I’d come to connect with my husband, and so far, had only come to find how much of him I’d lost. I wanted to believe in magic, but instead, grief, heartache, was beginning to churn up too much static.

She continued. There was something about a man named Ben, possibly Ben Franklin flying kites and electricity. She mentioned the number three and pizza. With each sentence, I desperately racked my brain looking for a way to connect her words with my husband. I wanted to believe he was in that too-bright basement with me, that it was that easy for him to be a presence in my life. Each time, I found a connection, enough to keep going, to believe my husband was speaking to me through her. Enough to consciously allow myself to be pulled deeper into the story she was crafting around me.

I’d read the articles about psychics and mediums, how they manipulate and read cues, how they make claims general enough to fit anybody or hedge their words with vague statements, waiting for the client to fill in the details. I was making a choice not to care, to give her the details to continue crafting a story, to allow the manipulations. I wanted magic to be real. I wanted miracles to be possible.

As the session progressed, we talked about my future. She asked me if a particular day was relevant and I told her it was. I’d been anticipating that day for a little over two weeks; it was the day my article was going to be published by a website that had more than 4 million followers—the biggest audience I’d ever written for. She told me my husband was proud of my writing, of all that I was doing as a solo parent and trying to rebuild a life. I teared up.

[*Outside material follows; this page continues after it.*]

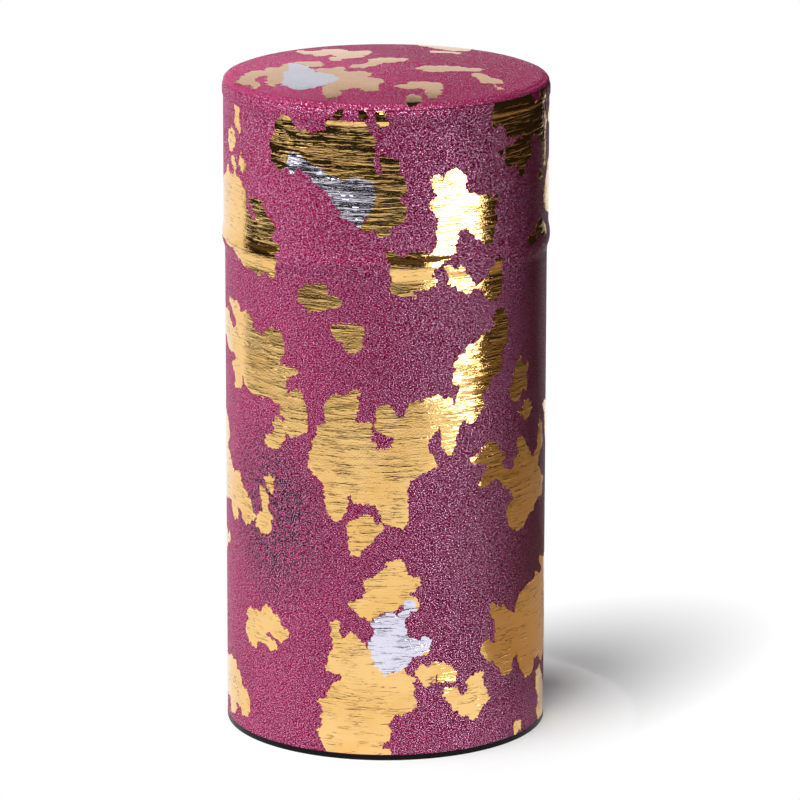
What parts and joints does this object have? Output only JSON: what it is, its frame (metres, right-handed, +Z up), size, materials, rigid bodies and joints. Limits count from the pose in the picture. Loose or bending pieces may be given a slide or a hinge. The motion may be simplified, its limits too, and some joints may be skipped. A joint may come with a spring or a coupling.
{
  "type": "tea caddy",
  "caption": "Paper-covered tin canister for loose tea: a tall round body with a collar, a friction-fit inner lid with a knob, and a deep outer lid.",
  "frame": {"origin": "centre of the rim that the caddy stands on", "axes": "+Z up along the caddy's axis, towards the lid; -Y towards the front, with the lap of the paper at the back"},
  "size_m": [0.0774, 0.0776, 0.1581],
  "materials": {
    "crimson_paper": "matt fibrous handmade paper with a faint pearly sheen, and ragged gold and silver leaf",
    "tinplate": "bright rolled tinplate",
    "bright_tin": "spun and polished",
    "black_lacquer": "black semi-gloss lacquer on tinplate"
  },
  "bodies": {
    "caddy_body": {"base_end": "black_lacquer", "body_tube": "tinplate", "neck_sleeve": "tinplate", "body_wrap": "crimson_paper"},
    "inner_lid": {"inner_lid": "tinplate", "knob": "bright_tin", "knob_rivet": "bright_tin"},
    "outer_lid": {"lid_tube": "tinplate", "lid_end": "tinplate", "lid_wrap": "crimson_paper", "lid_top_paper": "crimson_paper"}
  },
  "joints": [
    {"name": "inner_lid_lift", "type": "slide", "parent": "caddy_body", "child": "inner_lid", "axis": [0, 0, 1], "range_m": [0, 0.06]},
    {"name": "outer_lid_lift", "type": "slide", "parent": "inner_lid", "child": "outer_lid", "axis": [0, 0, 1], "range_m": [0, 0.06]}
  ]
}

She told me he knew I was lonely, and that he was always with me. The idea that a young widow might be lonely wasn’t novel, was almost cliché, and yet I wiped the tear that I couldn’t blink away.

She leaned forward and said he was going to send someone into my life in the next two years to help with that loneliness. A knot rose into my throat and I asked whether he was angry that I was even considering someone else in my life. She got that faraway look in her eyes in the stark, too bright basement and said no, he wants me to be happy.

Trying to keep my voice from cracking, attempting to speak around the lump in my throat, I asked the question I’d come to ask, the one I needed answered if I was going to survive my widowhood: Will I be happy again? Truly happy, not just in bursts of moments, but in large swaths of time. Will I be happy, maybe not the way I’d been before he died, but in a way that felt genuinely soul deep, even if that happiness was always mixed with grief?

She looked at me, her expression soft, and said yes.

And I took a breath.

Our session was over.

I left with mixed feelings. All I needed was one sentence, one spark of evidence, that my husband was there—one specific word or reference or anything. I didn’t get that. I got words and references that came close, that brushed the surface unless I chose to pull them in closer.

The psychic didn’t quite convince me that my husband was there in the room with me; she didn’t fill in the space left blank by the things we’d left unsaid. But the truth is that maybe no one can. Maybe that’s the hole I’ll live with my entire life. Instead she gave me something else, that intangible something I needed to survive my widowhood, that thing that felt too vague to name that I’d been missing for two years. Hope.

Because I chose…because I choose…to believe.